Most importantly, the HRPS Act itself refers to legislation being ‘compatible with human rights’. What is meant by ‘compatible’ is not made clear. There are statements in the extrinsic material that point in opposite directions as to whether the legislation imposes a requirement of compliance or contestation. On the one hand, consider the statement by then Attorney-General Robert McClelland in his second reading speech for the Human Rights (Parliamentary Scrutiny) Bill 2011 (Cth):
The government believes that Australia can, and should, live up to its obligations under these important [human rights] treaties, not simply because this is the right thing to do but because the principles that are contained in those documents provide a protection against unwarranted, unjustified or arbitrary interference in the fundamental rights enjoyed by all individuals irrespective of their colour, background or social status.
The reference to Australia ‘liv[ing] up to its obligations’ under international human rights law seems to suggest compliance is the aim of the HRPS Act. But the Attorney-General’s statement in the very next sentence of the second reading speech seems to cut the other way:
the implementation of these two measures – that is, statements of compatibility on human rights and the establishment of a new Parliamentary Joint Committee on Human Rights – establishes a dialogue between the executive, the parliament and ultimately the citizens they represent.
References to dialogue between the government and the public do not have compliance with human rights norms as their focus.
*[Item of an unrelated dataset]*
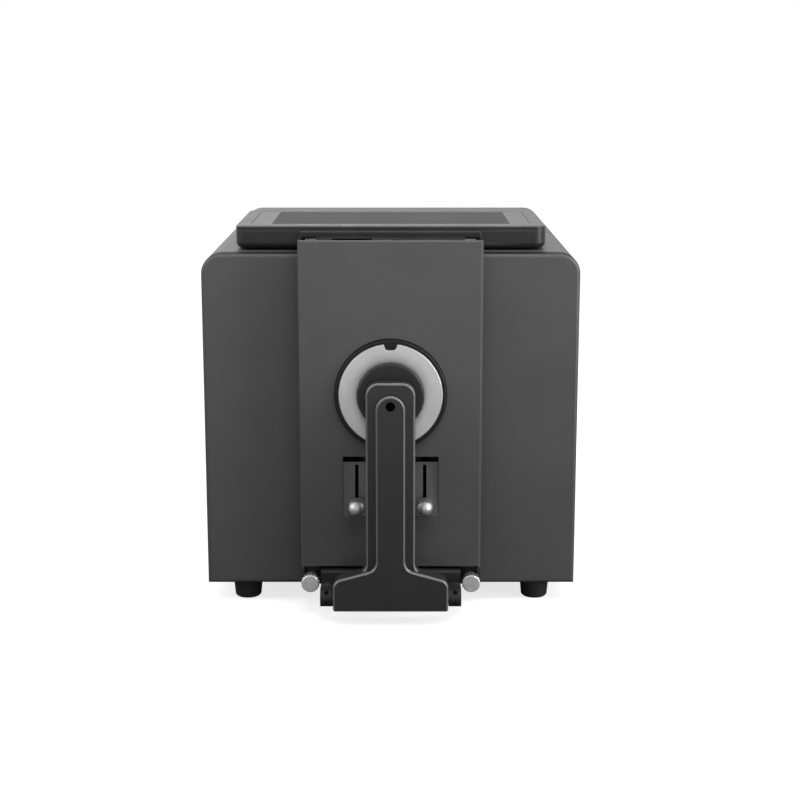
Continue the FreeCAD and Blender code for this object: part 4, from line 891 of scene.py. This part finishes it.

Rather, they invoke the notion that rights and their proportionate limitations are defined by the public through an inclusive and participatory process.
The existing scholarship on the HRPS Act has not sought to answer this question despite Dixon noting that ‘the question ... merits a great deal more attention’. Kinley and Ernst make passing reference to the PJCHR having a mandate of scrutinising legislation for ‘compliance with human rights’, but do not unpack what, in their view, ‘compliance’ entails. Williams and Burton do not address the matter at all.
Evans and Evans, in an article outlining their methodology for assessing the human rights performance of legislatures, take the view that judicial rulings ‘cannot resolve the moral, political and philosophical disagreements at the heart of many rights issues’. They suggest that an evaluation of Parliament’s human rights performance should not focus solely on compliance, but also the process by which legislatures engage with rights questions. In particular, the assessment should consider whether a given legislative procedure leads to ‘deliberative processes that give proportionate attention to human rights issues’.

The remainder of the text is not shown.